Palestinian issues divide U.S., European diplomats

NEW YORK -- U.N., European and Russian diplomats split sharply with the Bush administration Tuesday over the future of Yasser Arafat, insisting over U.S. objections that the Palestinian leader legitimately heads his people's statehood movement.

In a two-hour meeting that made some headway on Palestinian reform and assistance, they told Secretary of State Colin Powell they support Arafat and demanded swift progress toward setting up a Palestinian state.

Powell stood firm on President Bush's insistence that ending violence must take precedence over other goals, including Palestinian statehood. Tuesday's bloody attack on Israelis on the West Bank was cited by Powell as another example that Arafat's leadership was not helping create a state so long as terror remained unchecked.

"Everything begins with creating a better sense of security," Powell said at a news conference after the meeting.

Polite disagreement

U.N. Secretary General Kofi Annan politely disagreed with U.S. policy. "We all need to show progress on the other tracks," which include statehood, Annan said. And while he deplored the attacks on Israelis, he used Tuesday's incident as further evidence Israel must end its occupation of the West Bank and Gaza.

Annan, Russian Foreign Minister Igor Ivanov and Danish Foreign Minister Per Stig Moeller supported Arafat as the legitimate leader of the Palestinian people. Denmark currently holds the presidency of the European Union.

EU diplomat Javier Solana indirectly challenged the Bush administration's assertion of corruption within Arafat's Palestinian Authority. Solana said no international assistance program works better than European aid to the Palestinians, which is channeled through the authority. U.S. aid goes directly to the people through the United Nations and the Red Cross and other private groups.

Powell has suggested in recent interviews that a compromise could be fashioned on Arafat that would allow him a nominal leadership post but no governing power in the Palestinian Authority. Pressed Tuesday at a news conference, however, he would not elaborate. "This is not about personalities," he said, but about aid and reform.

Powell also refused to urge restraint on Israel in the face of terror. "Israel is a sovereign country and will have to reach its own decisions," he said.

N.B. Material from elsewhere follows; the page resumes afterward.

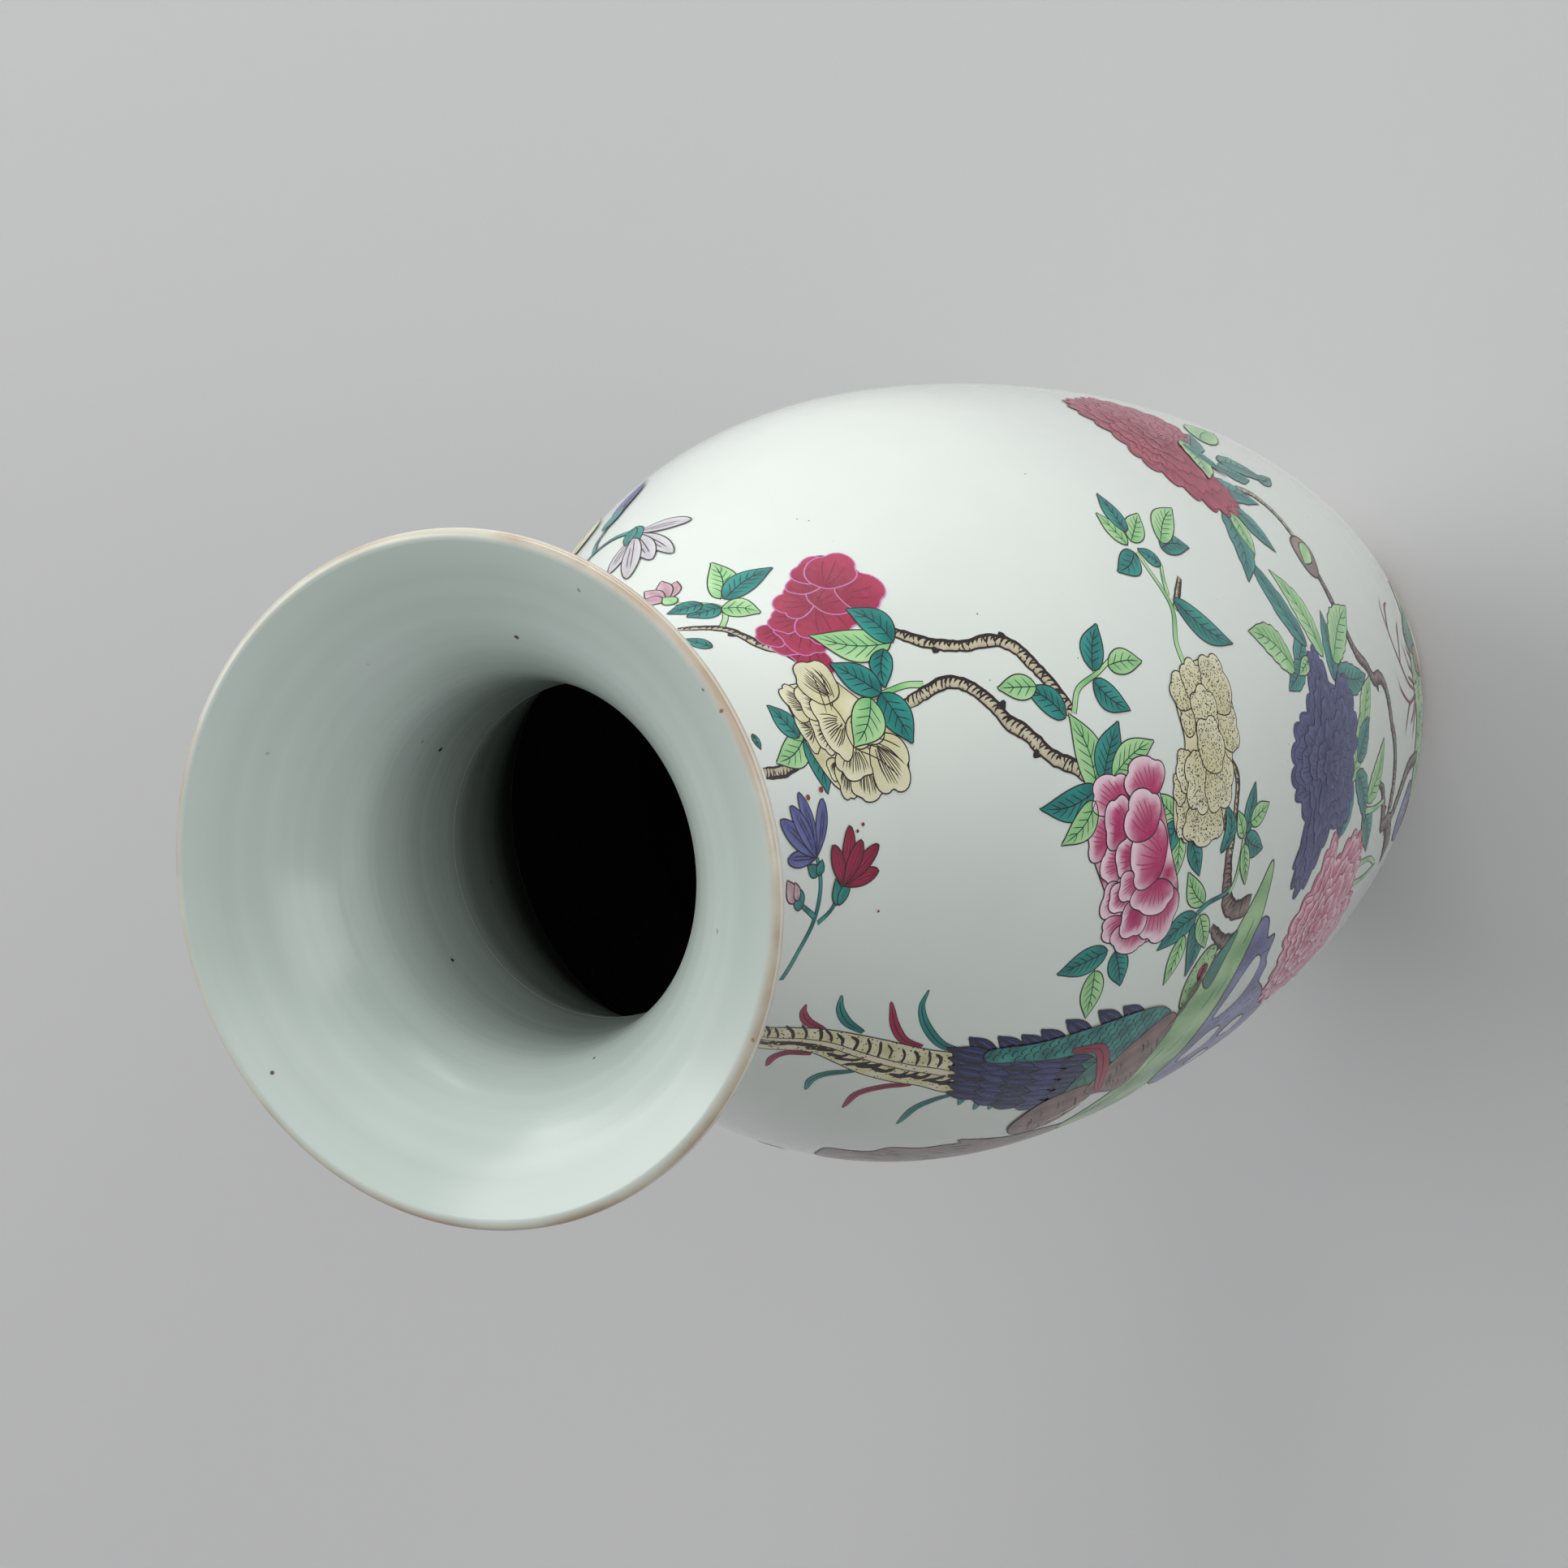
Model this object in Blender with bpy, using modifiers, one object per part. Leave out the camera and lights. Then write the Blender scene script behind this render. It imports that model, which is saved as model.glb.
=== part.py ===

The clash of views on Palestinian leadership overshadowed a general sympathy for the plight of the Palestinian people. Powell, Annan, Ivanov and Solana agreed that ways must be found to channel more help to the Palestinians.

The four expressed their "increasing concern about the mounting humanitarian crisis in Palestinian areas and their determination to address urgent Palestinian needs," an official statement said. They agreed on the need for a coordinated international campaign to support Palestinian efforts at political and economic reform and urged Israel to relax its curbs on Palestinian travel and withdraw its forces from Palestinian-held areas as security improves.

Even on the aid question, discord was evident.

President Bush, in demanding Arafat's ouster, has accused the Palestinian Authority of corruption and ordered that all U.S. aid be distributed to circumvent the authority.

By contrast, European governments and other donors submit some of aid directly to Palestinian leaders. Solana, angry over allegations that money is skimmed off, told a joint news conference that no international aid program functions more effectively.

Underscoring the Bush administration's determination to end Palestinian attacks on Israel, Powell said, "Everything begins with creating a better sense of security."

But Annan said, "We need to show progress on the other fronts." Without such progress, Annan said, it will be difficult to curb violence.

Ivanov defended Arafat's leadership role, calling him the elected leader of the Palestinians. Denmark's Moeller said Europe believes Arafat's status as the elected Palestinian leader requires dealing with him.

The latest violence in the Middle East occurred near an Israeli settlement on the West Bank. Palestinians wearing Israeli army uniforms detonated a bomb as an armored bus passed by headed for the settlement, then shot at civilians as they fled, authorities and witnesses said. It was the first deadly attack on Israeli civilians since June 20.

At the White House, presidential spokesman Ari Fleischer said: "The president condemns the latest act of violence in the Middle East. This underscores the importance of focusing on peace and working with leaders in the Palestinian Authority who are dedicated to peace."

Fleischer also said that since Bush's June speech calling for new leadership in the Palestinian Authority, "there have been some interesting rumblings from within the Palestinian Authority about the direction they would like to go in the future."